> [JOB]:
Starting at the line that has "span(min(wall, toe), max(wall, toe), runner_z, runner_z" and stopping after the line that has "points = [vertex.co for vertex in cad_parts[node].data.vertices]", reproduce the listing below exactly; omit everything else.

---- RAW RECORDS

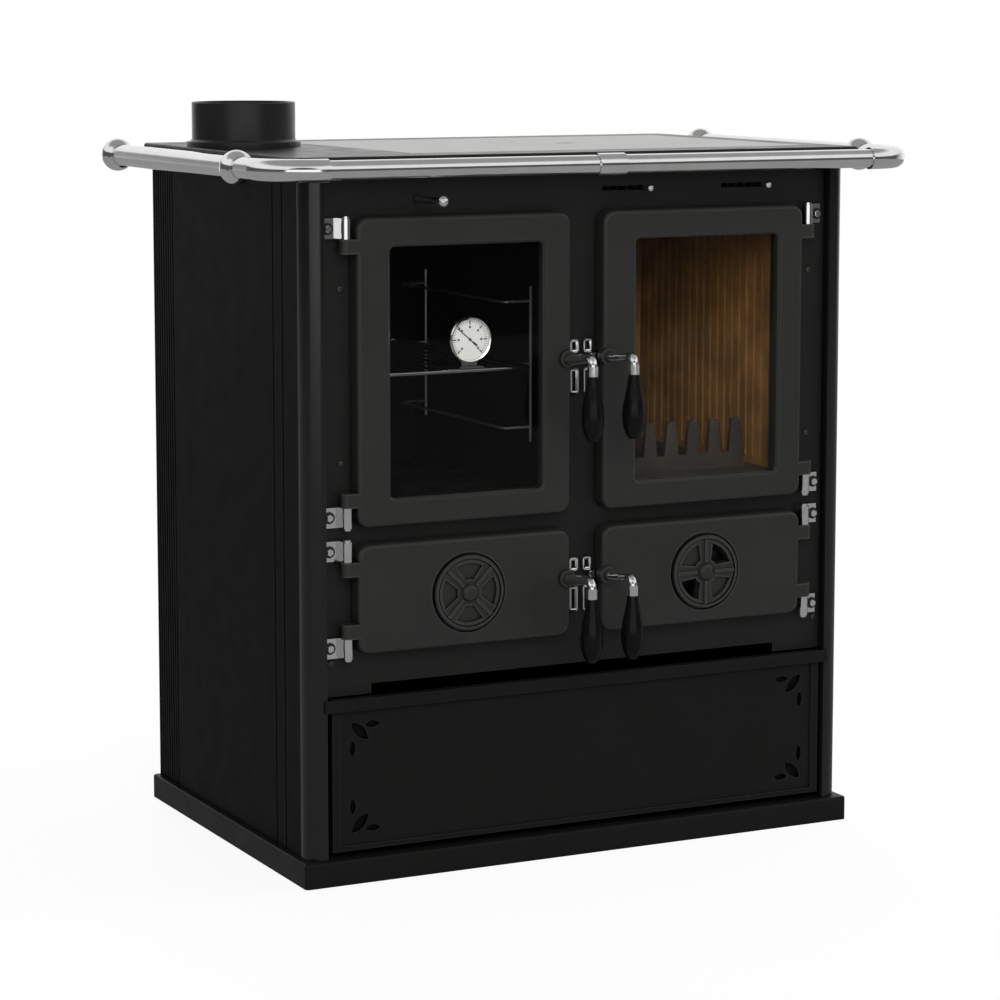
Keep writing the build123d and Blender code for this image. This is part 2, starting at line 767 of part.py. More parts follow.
oven_door = door_leaf(oven_place, oven_window_x0)
save(oven_door, "oven_door")
fire_door = door_leaf(fire_place, fire_window_x0)
save(fire_door, "fire_door")
soot_door = door_leaf(soot_place)
save(soot_door, "soot_door")

# The ash door has two air openings behind its register
with BuildPart() as ash_door:
    add(door_leaf(ash_place).part)
    with BuildSketch(facing(door_back)):
        with Locations((ash_place.rosette_x, rosette_z)):
            petals(2, petal_turn)
            Circle(axle_r + pin_gap)
    extrude(amount=door_t, mode=Mode.SUBTRACT)
save(ash_door, "ash_door")


# Glasses, on the step behind each window
def glass(window_x0):
    lap = glass_lap - seat_gap
    with BuildPart() as pane:
        with BuildSketch(facing(door_front + face_wall + glass_t)):
            span(window_x0 - lap, window_x0 + window_w + lap, window_z0 - lap, window_z0 + window_h + lap, 4)
        extrude(amount=glass_t)
    return pane


oven_glass = glass(oven_window_x0)
save(oven_glass, "oven_glass")
fire_glass = glass(fire_window_x0)
save(fire_glass, "fire_glass")


# Rope gaskets, in the grooves behind the leaves
def gasket(p):
    rope = seal_w / 2
    proud = plate_front - seat_gap
    with BuildPart() as seal:
        with BuildSketch(facing(proud)):
            span(p.x0 + seal_in - rope, p.x1 - seal_in + rope, p.z0 + p.seal_z - rope, p.z1 - p.seal_z + rope, 9)
            span(p.x0 + seal_in + rope, p.x1 - seal_in - rope, p.z0 + p.seal_z + rope, p.z1 - p.seal_z - rope, 3,
                 Mode.SUBTRACT)
        extrude(amount=proud - (door_back - seal_depth))
        chamfer(seal.faces().sort_by(Axis.Y)[-1].edges(), 1.2)
    return seal


oven_gasket = gasket(oven_place)
save(oven_gasket, "oven_gasket")
fire_gasket = gasket(fire_place)
save(fire_gasket, "fire_gasket")
soot_gasket = gasket(soot_place)
save(soot_gasket, "soot_gasket")
ash_gasket = gasket(ash_place)
save(ash_gasket, "ash_gasket")


# Rosettes: a turned disc with a domed boss, four ribs and four petals, blind or open
def rosette(p, turn, behind, open_petals):
    disc_front = door_front - rosette_proud
    disc_back = door_front + seat_depth - behind
    centre = (p.rosette_x, rosette_z)
    with BuildPart() as disc:
        with BuildSketch(facing(disc_back)):
            with Locations(centre):
                Circle(rosette_r)
        extrude(amount=disc_back - disc_front)
        fillet(disc.faces().sort_by(Axis.Y)[0].edges(), 2)
        with BuildSketch(facing(disc_front + 3)):
            with Locations(centre):
                Circle(rosette_r - 4)
        extrude(amount=3, mode=Mode.SUBTRACT)
        with BuildSketch(facing(disc_front + 3)):
            with Locations(centre):
                Circle(petal_r + 3.5)
                petals(4, turn)
        extrude(amount=1.5)
        with BuildSketch(facing(disc_front + 3)):
            with Locations(centre):
                with PolarLocations(petal_r / 2 + 8, 4, start_angle=turn + 45):
                    Rectangle(petal_r - 8, 4)
        extrude(amount=3)
        with BuildSketch(facing(disc_front + 3)):
            with Locations(centre):
                Circle(10)
        extrude(amount=5, taper=20)
        for start, depth in ((turn, door_t if open_petals else 5), (turn + 90, 5)):
            with BuildSketch(facing(disc_front + depth)):
                with Locations(centre):
                    petals(2, start)
            extrude(amount=depth, mode=Mode.SUBTRACT)
        if open_petals:
            with BuildSketch(facing(door_front + door_t - back_pocket + behind + 3)):
                with Locations(centre):
                    Circle(axle_r)
            extrude(amount=door_t - back_pocket - seat_depth + 2 * behind + 3)
            with BuildSketch(facing(door_front + door_t - back_pocket + behind + 3)):
                with Locations(centre):
                    Circle(2 * axle_r)
            extrude(amount=3)
    return disc


soot_rosette = rosette(soot_place, 0, 0, False)
save(soot_rosette, "soot_rosette")
air_register = rosette(ash_place, petal_turn, slide_gap, True)
save(air_register, "air_register")

# Hinge brackets: a leaf on the front plate with a knuckle over or under each ear
with BuildPart() as hinge_brackets:
    for p in places:
        for z in (p.z1 - p.ear_in + seat_gap, p.z0 + p.ear_in - seat_gap - knuckle_h):
            with BuildSketch(Plane.XY.offset(z)):
                flag = p.axis_x + p.side * (hinge_off + 13)
                neck = p.axis_x + p.side * knuckle_r
                span(min(flag, neck), max(flag, neck), plate_front - 4, plate_front)
                span(p.axis_x - knuckle_r, p.axis_x + knuckle_r, hinge_y, plate_front)
                with Locations((p.axis_x, hinge_y)):
                    Circle(knuckle_r)
                    Circle(pin_r + pin_gap, mode=Mode.SUBTRACT)
            extrude(amount=knuckle_h)
save(hinge_brackets, "hinge_brackets")

with BuildPart() as hinge_pins:
    for p in places:
        for end, z in ((1, p.z1 - p.ear_in - ear_h), (-1, p.z0 + p.ear_in + ear_h)):
            tip = z + end * (ear_h + seat_gap + knuckle_h)
            with BuildSketch(Plane((p.axis_x, hinge_y, z), z_dir=(0, 0, end))):
                Circle(pin_r)
            extrude(amount=abs(tip - z))
            with BuildSketch(Plane((p.axis_x, hinge_y, tip), z_dir=(0, 0, end))):
                Circle(pin_r + 1.5)
            extrude(amount=2.5)
save(hinge_pins, "hinge_pins")

# Keepers: for each latch a strip on the front plate, with a square staple over a tall one
keeper_x = 9.25
with BuildPart() as keepers:
    for p in places:
        middle = p.free_edge - p.side * 22.25
        x = middle + p.side * keeper_x
        with BuildSketch(facing(plate_front)):
            span(x - 6.5, x + 6.5, p.latch_z - 48, p.latch_z + 24)
        extrude(amount=3)
        with BuildSketch(facing(plate_front - 3)):
            span(x - 6.5, x + 6.5, p.latch_z + 3, p.latch_z + 23, 3)
            span(x - 2.5, x + 2.5, p.latch_z + 7, p.latch_z + 19, 1.5, Mode.SUBTRACT)
            span(x - 6.5, x + 6.5, p.latch_z - 46, p.latch_z - 13, 3)
            span(x - 2, x + 2, p.latch_z - 42, p.latch_z - 17, 1.5, Mode.SUBTRACT)
        extrude(amount=3)
save(keepers, "keepers")


# Latch handles: a shaft through the door, a tongue behind it, and a bright arm down to the grip
def handle(p):
    toward = -p.side
    pivot_y = door_front - boss_proud
    grip_y = door_front - arm_reach
    elbow_z = p.latch_z + arm_rise
    tongue_y = door_front + pocket_y + 0.5
    with BuildPart() as lever:
        with BuildSketch(facing(tongue_y + tongue_t)):
            with Locations((p.latch_x, p.latch_z)):
                Circle(hub_lever_r)
            with Locations((p.latch_x + toward * (tongue_len - 4), p.latch_z)):
                Circle(4)
            make_hull()
        extrude(amount=tongue_t)
        with BuildSketch(facing(tongue_y)):
            with Locations((p.latch_x, p.latch_z)):
                Circle(shaft_r)
        extrude(amount=tongue_y - pivot_y + seat_gap)
        with BuildLine() as route:
            FilletPolyline(
                (p.latch_x, pivot_y - seat_gap, p.latch_z),
                (p.latch_x, pivot_y - 12, p.latch_z),
                (p.latch_x, grip_y, elbow_z),
                (p.latch_x, grip_y, elbow_z - 14),
                radius=9,
            )
        with BuildSketch(Plane(route.line @ 0, z_dir=route.line % 0)):
            Circle(arm_r)
        sweep()
        with BuildSketch(Plane.XY.offset(elbow_z - 10)):
            with Locations((p.latch_x, grip_y)):
                Circle(ferrule_r)
        extrude(amount=-ferrule_h + 8)
    return lever


def grip(p):
    top = p.latch_z + arm_rise - ferrule_h - 2
    with BuildPart() as knob:
        with BuildSketch(Plane((p.latch_x, door_front - arm_reach, top), x_dir=(1, 0, 0), z_dir=(0, -1, 0))):
            with BuildLine():
                Line((0, 0), (ferrule_r, 0))
                Spline((ferrule_r, 0), (0.72 * grip_r, -0.25 * grip_h), (grip_r, -0.58 * grip_h),
                       (0.8 * grip_r, -0.88 * grip_h), (0.42 * grip_r, -grip_h))
                Line((0.42 * grip_r, -grip_h), (0, -grip_h))
                Line((0, -grip_h), (0, 0))
            make_face()
        revolve(axis=Axis((p.latch_x, door_front - arm_reach, 0), (0, 0, 1)))
    return knob


handle_oven = handle(oven_place)
save(handle_oven, "handle_oven")
handle_fire = handle(fire_place)
save(handle_fire, "handle_fire")
handle_soot = handle(soot_place)
save(handle_soot, "handle_soot")
handle_ash = handle(ash_place)
save(handle_ash, "handle_ash")
grip_oven = grip(oven_place)
save(grip_oven, "grip_oven")
grip_fire = grip(fire_place)
save(grip_fire, "grip_fire")
grip_soot = grip(soot_place)
save(grip_soot, "grip_soot")
grip_ash = grip(ash_place)
save(grip_ash, "grip_ash")

# Drawer front: a sheet panel in a raised strip, leaf cut-outs in the corners, and a lip to pull it by
drawer_x = body_w / 2 - post_w - drawer_gap
panel_x = drawer_x - strip_w
panel_z0 = drawer_z0 + 6
panel_z1 = drawer_top - lip_h
panel_z = (panel_z0 + panel_z1) / 2
strip_front = front + 2
with BuildSketch() as leaf_outline:
    with BuildLine():
        ThreePointArc((-1, 0), (0, 0.42), (1, 0))
        ThreePointArc((1, 0), (0, -0.42), (-1, 0))
    make_face()

with BuildPart() as drawer_front:
    with BuildSketch(facing(strip_front + drawer_front_t)):
        span(-drawer_x, drawer_x, drawer_z0, drawer_top)
    extrude(amount=drawer_front_t)
    with BuildSketch(facing(strip_front + 2)):
        span(-panel_x, panel_x, panel_z0, panel_z1)
    extrude(amount=2, mode=Mode.SUBTRACT)
    block(-drawer_x, drawer_x, front - 1, strip_front, panel_z1, drawer_top)
    block(-drawer_x - lip_over - drawer_gap, drawer_x + lip_over + drawer_gap, front - 4, front - 0.5, panel_z1,
          drawer_top)
    with BuildSketch(facing(strip_front + drawer_front_t)):
        for side in (-1, 1):
            for end in (-1, 1):
                for dx, dz, size, tilt in ((26, 56, 15.5, 45), (16.6, 35, 10, 90), (43, 63, 10, 0)):
                    place = Location((side * (panel_x - dx), panel_z + end * dz, 0), (0, 0, side * end * tilt))
                    with Locations(place):
                        add(scale(leaf_outline.sketch, size, mode=Mode.PRIVATE))
    extrude(amount=drawer_front_t, mode=Mode.SUBTRACT)
    fillet(drawer_front.faces().sort_by(Axis.Y)[0].edges(), 1)
save(drawer_front, "drawer_front")

# Drawer box on its two runners
box_x = drawer_x - 11
box_y0 = strip_front + drawer_front_t
box_z0 = runner_z + 3 + slide_gap
with BuildPart() as drawer_box:
    block(-box_x, box_x, box_y0, box_y0 + box_d, box_z0, box_z0 + box_h)
    offset(amount=-thin_sheet, openings=drawer_box.faces().sort_by(Axis.Z)[-1])
save(drawer_box, "drawer_box")

with BuildPart() as drawer_runners:
    for side in (-1, 1):
        wall = side * (body_w / 2 - sheet)
        with BuildSketch(facing(inner_back)):
            toe = side * (box_x - 20)
            span(min(wall, toe), max(wall, toe), runner_z, runner_z + 3)
            rise = wall - side * 3
            span(min(wall, rise), max(wall, rise), runner_z, runner_z + 30)
        extrude(amount=inner_back - plate_back)
save(drawer_runners, "drawer_runners")
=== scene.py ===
import math

import bmesh
import bpy
import numpy as np
from bpy.props import FloatProperty, FloatVectorProperty, IntProperty, PointerProperty
from bpy.types import Operator, Panel, PropertyGroup
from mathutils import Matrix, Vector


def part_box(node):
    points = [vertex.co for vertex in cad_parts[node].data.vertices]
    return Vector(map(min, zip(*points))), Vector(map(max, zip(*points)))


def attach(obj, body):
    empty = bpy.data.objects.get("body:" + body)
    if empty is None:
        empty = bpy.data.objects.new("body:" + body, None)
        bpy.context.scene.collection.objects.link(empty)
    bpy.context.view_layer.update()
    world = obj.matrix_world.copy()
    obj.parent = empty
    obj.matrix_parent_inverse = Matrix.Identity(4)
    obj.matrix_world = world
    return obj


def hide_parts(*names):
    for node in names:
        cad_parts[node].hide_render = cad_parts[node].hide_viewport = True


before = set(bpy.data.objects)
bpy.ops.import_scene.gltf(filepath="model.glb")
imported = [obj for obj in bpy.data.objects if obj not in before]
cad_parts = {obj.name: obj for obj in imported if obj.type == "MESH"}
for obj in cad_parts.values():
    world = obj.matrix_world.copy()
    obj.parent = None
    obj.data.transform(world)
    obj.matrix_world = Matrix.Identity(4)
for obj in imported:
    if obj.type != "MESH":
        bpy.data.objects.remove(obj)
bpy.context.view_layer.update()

bl_info = {
    "name": "Wood cookstove",
    "version": (1, 0, 0),
    "blender": (4, 5, 0),
    "location": "View3D > Sidebar > Cookstove",
    "description": "Finishes, small fittings and a studio for a packed wood cookstove",
    "category": "Object",
}

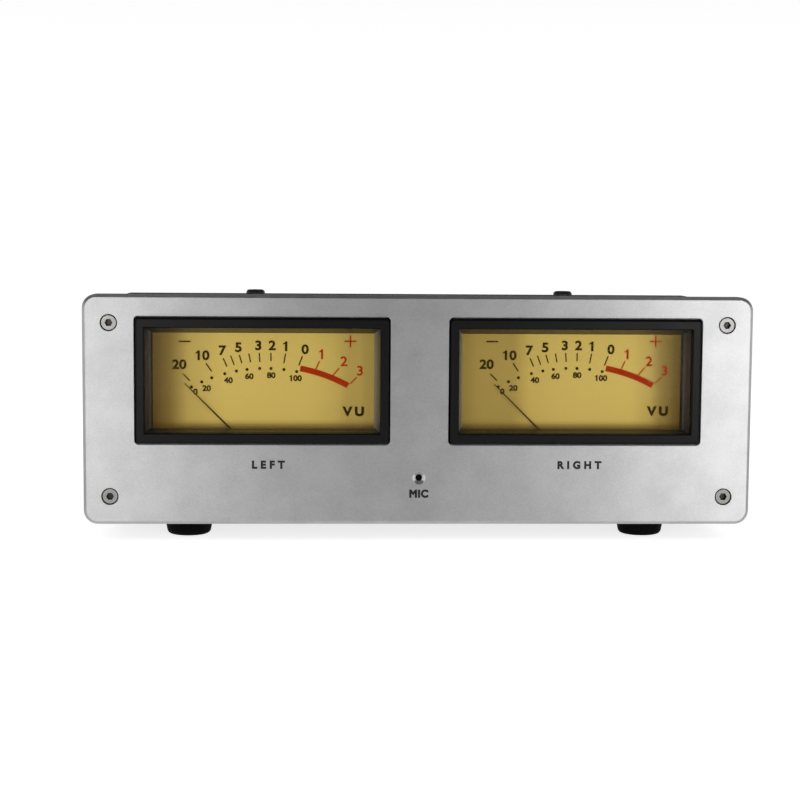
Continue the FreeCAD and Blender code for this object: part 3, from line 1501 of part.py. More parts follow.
for side, sign in SIDES.items():
    for make in (meter_bezel, meter_window, dial_frame, dial_plate, meter_case, movement_frame,
                 needle, moving_coil, needle_pivots):
        parts.append(make(side, sign + " * meter_x"))

doc.recompute()
failed = [item.Label for item in doc.Objects if {"Invalid", "Error"} & set(item.State)]
failed += [item.Label for item in parts if item.Shape.isNull() or not item.Shape.isValid()]
if failed:
    raise RuntimeError("did not build: " + ", ".join(failed))

os.makedirs("parts", exist_ok=True)
for item in parts:
    item.Shape.exportStep("parts/%s.step" % item.Label)
    print("%-24s %2d solids %10.2f mm3" % (item.Label, len(item.Shape.Solids), item.Shape.Volume))
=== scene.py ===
import math

import bmesh
import bpy
from mathutils import Matrix, Vector


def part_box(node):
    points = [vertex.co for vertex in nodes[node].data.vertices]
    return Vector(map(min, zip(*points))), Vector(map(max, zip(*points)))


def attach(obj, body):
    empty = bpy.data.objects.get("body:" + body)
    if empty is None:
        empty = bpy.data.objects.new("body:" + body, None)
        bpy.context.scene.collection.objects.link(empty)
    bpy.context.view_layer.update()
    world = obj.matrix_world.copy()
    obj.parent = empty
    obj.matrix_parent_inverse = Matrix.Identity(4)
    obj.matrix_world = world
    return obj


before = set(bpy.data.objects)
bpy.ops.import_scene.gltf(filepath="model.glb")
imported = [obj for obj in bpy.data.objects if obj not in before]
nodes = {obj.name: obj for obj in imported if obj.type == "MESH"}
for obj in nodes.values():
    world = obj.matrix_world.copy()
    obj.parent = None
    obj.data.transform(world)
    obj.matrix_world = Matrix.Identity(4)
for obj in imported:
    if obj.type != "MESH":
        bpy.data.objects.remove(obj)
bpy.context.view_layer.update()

# Looks for a stereo VU meter: the CAD solids get procedural finishes, and the dials, panel and
# controls get their printed marks. Metres, in the frame of the CAD model.

MM = 0.001


# ---------------------------------------------------------------- node trees

class Graph:
    """A node tree that is written as nested calls, where each call gives a node's output."""

    def __init__(self, tree):
        self.tree = tree
        tree.nodes.clear()

    def node(self, kind, inputs=None, output=0, **settings):
        """A node of a kind, whose inputs are numbers, colours or other nodes' outputs."""
        item = self.tree.nodes.new("ShaderNode" + kind)
        for name, value in settings.items():
            setattr(item, name, value)
        for key, value in (inputs or {}).items():
            socket = item.inputs[key]
            if isinstance(value, bpy.types.NodeSocket):
                self.tree.links.new(value, socket)
            else:
                socket.default_value = value
        return item.outputs[output] if item.outputs else item

    def math(self, operation, a, b=0.0, clamp=False):
        return self.node("Math", {0: a, 1: b}, operation=operation, use_clamp=clamp)

    def mix(self, factor, a, b):
        """Colour mix: the node's sockets 6, 7 and 2 are the ones for colours."""
        return self.node("Mix", {0: factor, 6: a, 7: b}, output=2, data_type="RGBA")

    def noise(self, size, detail=2.0, roughness=0.5):
        """Noise whose features are about one size, in metres."""
        where = self.node("TexCoord", output="Object")
        return self.node("TexNoise", {"Vector": where, "Scale": 1 / size, "Detail": detail,
                                      "Roughness": roughness})

    def ramp(self, factor, *stops, curve="EASE"):
        """A curve through (place, value) stops."""
        item = self.tree.nodes.new("ShaderNodeValToRGB")
        elements = item.color_ramp.elements
        item.color_ramp.interpolation = curve
        while len(elements) < len(stops):
            elements.new(0.5)
        for element, (place, value) in zip(elements, stops):
            element.position = place
            element.color = (value, value, value, 1)
        self.tree.links.new(factor, item.inputs[0])
        return item.outputs[0]


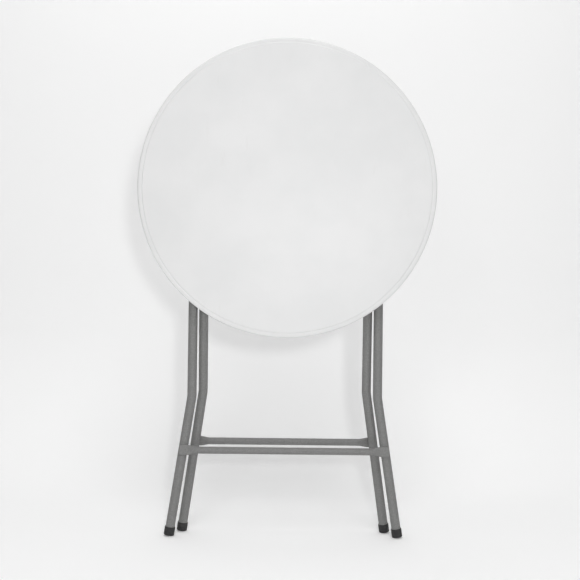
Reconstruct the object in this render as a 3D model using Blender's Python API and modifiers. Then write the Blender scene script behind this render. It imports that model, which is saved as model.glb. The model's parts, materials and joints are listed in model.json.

--------

> [ANSWER TO THE TASK]:
            span(min(wall, toe), max(wall, toe), runner_z, runner_z + 3)
            rise = wall - side * 3
            span(min(wall, rise), max(wall, rise), runner_z, runner_z + 30)
        extrude(amount=inner_back - plate_back)
save(drawer_runners, "drawer_runners")
=== scene.py ===
import math

import bmesh
import bpy
import numpy as np
from bpy.props import FloatProperty, FloatVectorProperty, IntProperty, PointerProperty
from bpy.types import Operator, Panel, PropertyGroup
from mathutils import Matrix, Vector


def part_box(node):
    points = [vertex.co for vertex in cad_parts[node].data.vertices]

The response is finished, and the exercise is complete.